Many of us are familiar with kebabs from fast food outlets around the world. Minced meat—either chicken, lamb, or beef—is formed onto a skewer and grilled over charcoal.
They can also be made with fish or even vegetables. Unlike the more familiar Turkish style, in Egypt, spices such as cumin and paprika are added.
The kebab is served in baladi bread, with a salad and tahini, baba ganoush, or tzatziki. A very popular street food, you will also find them on restaurant menus, where they are more likely to be served with rice.
Given how much Egypt loves its bread, it may be no surprise to learn that the national dessert is a form of bread pudding. Om Ali is made from bread or puff pastry soaked in milk and then baked until it has a tasty crust.
Key ingredients in the bread mix are pistachio, raisins, and coconut flakes. Lots of sugar is a given, and cinnamon is sprinkled on top before baking.
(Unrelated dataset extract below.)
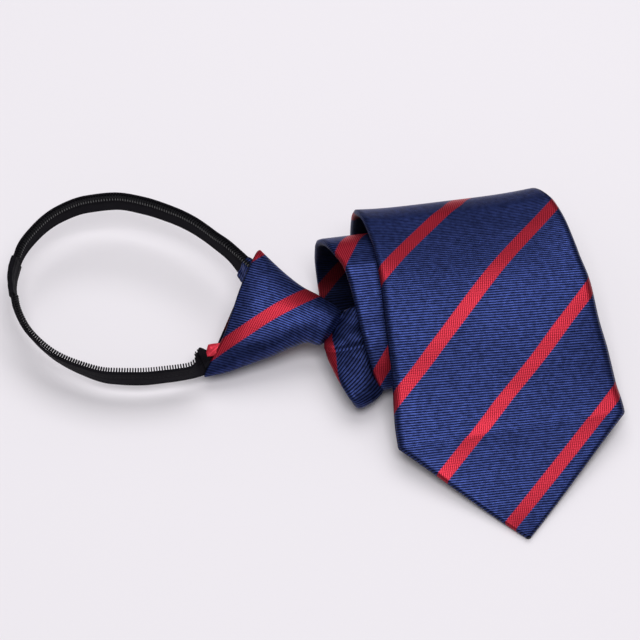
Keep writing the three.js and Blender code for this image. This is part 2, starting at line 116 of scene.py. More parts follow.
class Maker:
    def __init__(self, name):
        self.material = bpy.data.materials.new(name)
        self.material.use_nodes = True
        self.tree = self.material.node_tree
        self.shader = self.tree.nodes["Principled BSDF"]

    # One node: its type, its settings, then the values or links of its sockets
    def add(self, kind, settings, *values, output=0, **named):
        node = self.tree.nodes.new(kind)
        for key, value in settings.items():
            setattr(node, key, value)
        for key, value in [*enumerate(values), *named.items()]:
            self.feed(node.inputs[key], value)
        return Value(self, node.outputs[output])

    def feed(self, socket, value):
        if isinstance(value, Value):
            self.tree.links.new(value.socket, socket)
        else:
            socket.default_value = value

    def set(self, **values):
        for key, value in values.items():
            self.feed(self.shader.inputs[key.replace("_", " ")], value)

    # A layer of the piece's own: "flat" is the cloth laid flat; the second layer holds painted shade at its
    # rims and on its reverse, and a painted highlight on the tooth heads
    def layer(self, name, scale=1):
        uv = self.add("ShaderNodeUVMap", {"uv_map": name})
        return [self.add("ShaderNodeSeparateXYZ", {}, uv, output=axis) * scale for axis in (0, 1)]

    def point(self, *parts):
        return self.add("ShaderNodeCombineXYZ", {}, *parts)

    def noise(self, scale, detail=2.0, vector=None):
        source = self.add("ShaderNodeTexCoord", {}, output=3) if vector is None else vector
        return self.add("ShaderNodeTexNoise", {}, Vector=source, Scale=scale, Detail=detail)

    def mix(self, factor, first, second, blend="MIX"):
        settings = {"data_type": "RGBA", "blend_type": blend}
        node = self.add("ShaderNodeMix", settings, output=2)
        for index, value in ((0, factor), (6, first), (7, second)):
            self.feed(node.socket.node.inputs[index], value)
        return node

    def bump(self, height, strength, distance):
        return self.add("ShaderNodeBump", {}, Strength=strength, Distance=distance, Height=height)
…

The name om ali translates as “Ali’s mother”. It’s a tribute to a 13th-century sultan’s wife, who created the dish to celebrate the death of a rival.
A sweet treat with roots in the Ottoman Empire, this cake is found throughout the Middle East under different names. Even within Egypt, it’s confusingly known in Alexandria as harissa.
Its base is a semolina batter made with milk or yogurt and egg that is baked, then soaked in a cold sugar syrup flavored with rose water, or lemon or orange juice. “Basbousa” comes from the Arabic word meaning “soaked”.
Basbousa is most popular during winter, when the sugar boost is most needed. It’s also an essential treat when breaking the Ramadan fast.
There are many variations on the basic recipe. For example, spices such as cinnamon or cloves can be added, and a topping of toasted almonds is common.
Alexandria’s harissa (not to be confused with the North African chili paste) is often topped with hazelnut. To confuse things even more, basbousa in the port city is a similar dessert made with coconut in the base.